Comparing group and individual problem solving: A case study from Newtonian mechanics.
Paper i proceeding, 2012
Previous research has demonstrated that many students not only emerge from their studies of physics with serious gaps in their conceptual understanding but that they also experience serious structural difficulties when solving physics problems, such as being able to see the structure of possible solutions and answers before actually solving the problem [1, 2]. One commonly implemented instructional strategy to bridge these two types of gaps is to let students solve problems in groups, as this leads to better conceptual understanding and students are able to solve more complex problems in groups than individually [3,4]. There has, however, been very little research focusing on how the problem solving process changes when students solve physics problems together rather than individually. In this case study, we explore differences and similarities in how students formulate and solve physics problems in groups and individually. The empirical data comprised video-recorded sessions of students solving problems in groups  and semi-structured interviews with other students solving the same set of problems individually . All students were enrolled in Engineering Physics at Chalmers University of Technology in Gothenburg, Sweden. The problems were drawn from Newtonian mechanics and the solution to the problems required an understanding of basic notions such as force, friction, acceleration and system.

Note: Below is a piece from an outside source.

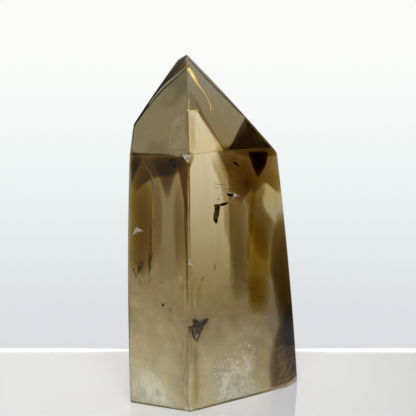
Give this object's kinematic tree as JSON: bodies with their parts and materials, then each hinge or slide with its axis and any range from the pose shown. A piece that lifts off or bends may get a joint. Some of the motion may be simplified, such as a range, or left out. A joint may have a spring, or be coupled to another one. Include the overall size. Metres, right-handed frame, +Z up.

Success on the problems also required an understanding of basic mathematical notions such as functions, systems of equations and derivatives. An analysis of the video-recordings and the interviews revealed how the students struggled with both near- and far transfer [6, 7], i.e. transfer to a similar and a different context. Moreover, different patterns of problem solving that were connected to the social context, i.e. if the problems were solved in groups or individually, became apparent. A comparison between these contexts illustrates some of the benefits of collaborative learning. Some implications for instruction are also discussed in the paper.